Our hosted VoIP Traffic Manager (VTM) simplifies the multifaceted issues of interconnecting, as well as ensuring that once routes are in place they can be properly monitored and maintained. If there is a problem, the system can send an alert and automatically direct call traffic to any other high quality route you designate. The following are a few key features our system offers to help you guarantee your call quality:

  • Adaptive and quality-based LCR, including traffic shaping and route throttling
  • Online analytical processing, providing route statistics of aggregate and averaged traffic parameters, cost analysis, and quality
  • Robust and fully redundant, globally distributed VoIP network providing carrier grade call quality and high availability
  • Multi-layered VoIP security, including VoIP firewall capabilities and intruder prevention, SPIT (Spam for Internet Telephony) control, and secure ENUM functionality

VoIP Interoperability: Protocol Conversion and Cleanup

Sometimes, true interoperability between VoIP entities can only exist with third-party intervention. Companies quickly realize that that even under standards-based conventions for VoIP protocols, such as SIP and H.323, carriers and ITSPs cannot automatically terminate between each other due to a range of protocol conflicts. Even different versions of the same protocol often prevent successful termination of calls and may even crash telephony networks. This inconsistency has resulted in millions of dollars of lost opportunities and tremendous customer apprehension.

Enabling Seamless Peering

Kayote's technology ensures seamless conversion between SIP and H323, enabling even the largest VoIP carriers, who would otherwise be incompatible to terminate traffic with each other and bridge their technology gap. Our interconnectivity solutions generate new and highly profitable partner relationships.

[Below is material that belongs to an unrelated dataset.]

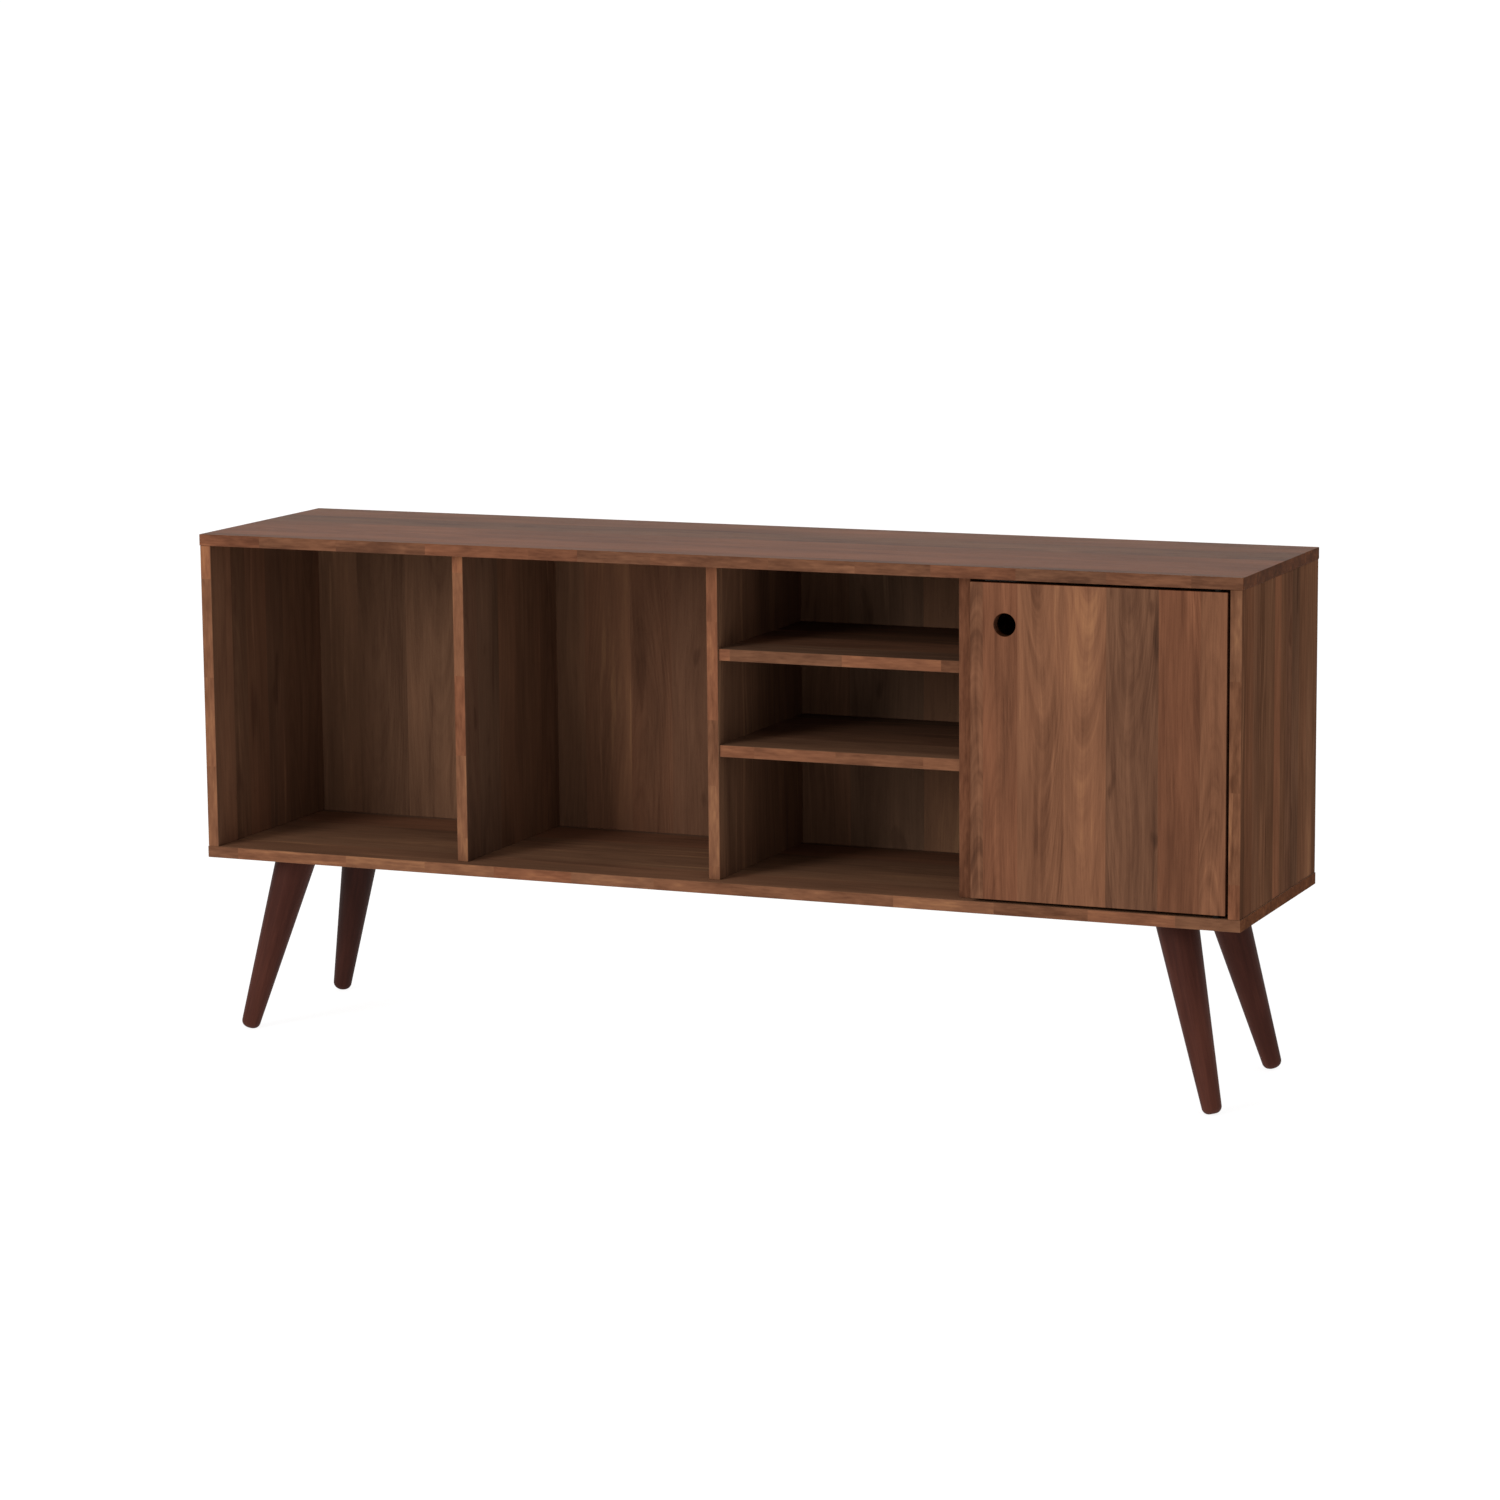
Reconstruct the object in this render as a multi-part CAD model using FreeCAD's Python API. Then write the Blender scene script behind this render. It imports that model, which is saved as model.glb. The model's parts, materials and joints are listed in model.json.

Real-time Understanding of Potential Protocol Conflicts

Incompatibility can prove potentially fatal to a telephony carrier's business. Kayote's internally developed systems incorporate back-to-back user agents providing real-time handling of potential protocol conflicts. Our hands-on experience with actual peering scenarios provides the ultimate flexibility to solve new peering problems. To maintain the highest quality and uptime of our systems, we are constantly testing both hardware and software used by telephony carriers, analyzing telephony traffic records, and resolving other strange VoIP conflicts.

VoIP Interoperability: NAT Detection and Traversal

Only by determining the correct NAT (Network Address Translation) environment of each VoIP end-point can the voice stream pass correctly between them. With an increasingly large number of enterprises implementing VoIP systems inside their corporate LANs, NAT detection and traversal will be critical to making or breaking a successful VoIP deployment.

Intelligent NAT Traversal

Kayote's technology allows you to determine the most efficient method to pass the RTP (Real-time Transport Protocol) voice stream between end-points. Our proprietary RTP media relay will seamlessly takes over the media for any NAT environment. In most situations, our built-in NAT detection and traversal algorithm automatically ensures the highest quality level of the RTP stream.

The Most Cost Effective Alternative to Expensive Equipment

Kayote offers the ability to proxy media thru our proprietary RTP media relay. By placing the proxy at the customer's premises, we provide the most cost effective alternative to expensive equipment.

VoIP Interoperability: Codec Conversion and Enforcement

In the VoIP environment, different codecs are used to encode and decode the analog signals of the voice stream into the binary and digital environment of the Internet. By using different codecs based on the type of software and hardware, protocol, and available bandwidth for each call, VoIP operators often cause call incompatibilities.

Bridge the Codec Restriction Gap

Kayote's technology manages the codecs on both ends of the call, regardless of the differences between them. This ensures call reliability and increases the available universe of termination partners.

Kayote understands that both business and technical considerations often require a company to select a particular codec. We automatically enforce these preferences, overriding alternative codecs that could potentially cripple communications.